NOTE: The following is an abridged and edited version of an article I wrote published in the Journal of Religion and Popular Culture, Volume 27, Number 1, Spring 2015, pp. 1-15 (University of Toronto Press). The full article can be found right here. Sources for all borrowed photographs and artwork are linked to via each individual image. If you click on the image, it will take you to my source.
At one point in the novel Life of Pi (2001), sixteen-year-old Pi Patel finds himself and his parents trapped between a Muslim imam, a Christian priest, and a Hindu pandit, each of whom was initially cordial and inviting when he believed Pi was one of his own (71-77).
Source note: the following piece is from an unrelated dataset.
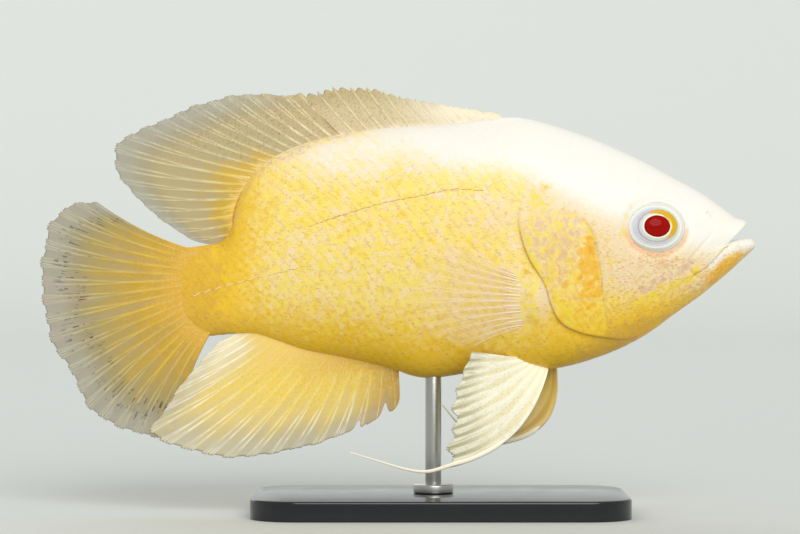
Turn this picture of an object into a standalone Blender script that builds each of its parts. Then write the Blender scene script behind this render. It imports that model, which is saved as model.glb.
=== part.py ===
"""A young adult albino oscar, an aquarium cichlid, as a life-size museum model on a stand.

The fish swims with its head a little raised. It faces +X, +Z is up, and its right side
faces -Y. The origin is the middle of the stand's underside, on the floor. Sizes and
places are in millimetres and are turned to metres when a mesh is made.
"""
import math

import bmesh
import bpy
import numpy as np
from mathutils import Euler, Matrix, Vector
from mathutils.bvhtree import BVHTree

MM = 0.001
GAP = 0.3                 # left between nodes that touch

# Driving sizes of the fish
BODY_RINGS = 36           # rings along the loft of the body, up to the jaws
FRONT_RINGS = (17.0, 18.0, 19.0, 19.6, 20.1, 20.5, 20.9, 21.3, 21.8, 22.4, 23.2, 24.1, 25.0)
RING_POINTS = 28          # points round each section
COVER_PLATE = 3.0         # thickness of a gill cover
COVER_APART = 1.2         # how far each gill cover ends from the middle of the throat
COVER_BULGE = 0.9         # how far the free edge of a gill cover stands off the shoulder
EYE_CENTRE = (63.9, 85.4)
EYE_RADII = (9.1, 5.0, 7.9)      # along the head, across it, and up
EYE_STANDS_OUT = 2.2
EYE_TURN = 11.0           # degrees that the eye looks forward
EYE_LEAN = 6.0            # degrees that it looks up
LIP_RING = 20.8           # the section along which the lips run
LIP_SWELL = 0.9           # how far they stand off the jaws
LIP_REACH = 0.8           # and over how many sections
TAIL_SWAY = 0.0009        # how fast the tail swings to the left behind SWAY_START
SWAY_START = -30.0

# Driving sizes of the fins
DORSAL_SPINES = 13
DORSAL_RAYS = 20
ANAL_SPINES = 3
ANAL_RAYS = 16
CAUDAL_RAYS = 16
PECTORAL_RAYS = 13
PELVIC_RAYS = 6
MEMBRANE = 0.55           # thickness of the skin between two rays
RAY_RIDGE = 0.7           # how much a ray adds to that, over both faces
HALF_FORK = 0.17          # from a soft ray's middle to its branches, in ray spaces

# How a fin is bowed: how far its rays curve off a straight line, as a share of their length
SPINY_BOW = 0.02
SOFT_BOW = 0.03
TAIL_BOW = 0.05           # at its first ray, and as much the other way at its last
# How it waves sideways out at its rim, and over how many radians along its root
SPINY_WAVE = (0.7, 7.0)
SOFT_WAVE = (0.6, 9.0)
ANAL_WAVE = (0.5, 10.0)
TAIL_WAVE = (0.8, 8.0)
ANAL_LEAN = (0.03, 0.2)   # lean to the right at the first spine, and what the last ray adds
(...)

However, after the religious leaders discover Pi’s simultaneous practice of all three of their religions, they turn on each other.
The imam declares both Hindus and Christians idolaters, claiming also that Hindus are caste-system slave drivers and that Christians are pig-eating cannibals. The priest denounces Hindus for worshipping cows and believing in cartoon strip myths and then denigrates Islam’s Prophet for being little more than an illiterate epileptic. For his part, the pandit accuses Muslims of being uncivilized polygamists and Christians of kneeling before a white colonial God. Through all of this, Pi’s parents, also unaware of their son’s multifaith practice, watch bewildered. This moment of religious multiculturalism turned upside down, while certainly humorous, is also quite aggressive and intolerant. Yet Pi has the last word, reminding everyone, ‘‘Bapu Gandhi said, ‘All religions are true’ ’’ (76). Although what he calls his “introduction to interfaith dialogue” (77) is transformed into the epitome of interfaith bigotry, Pi reminds his three mentors that religion is supposed to be about loving God.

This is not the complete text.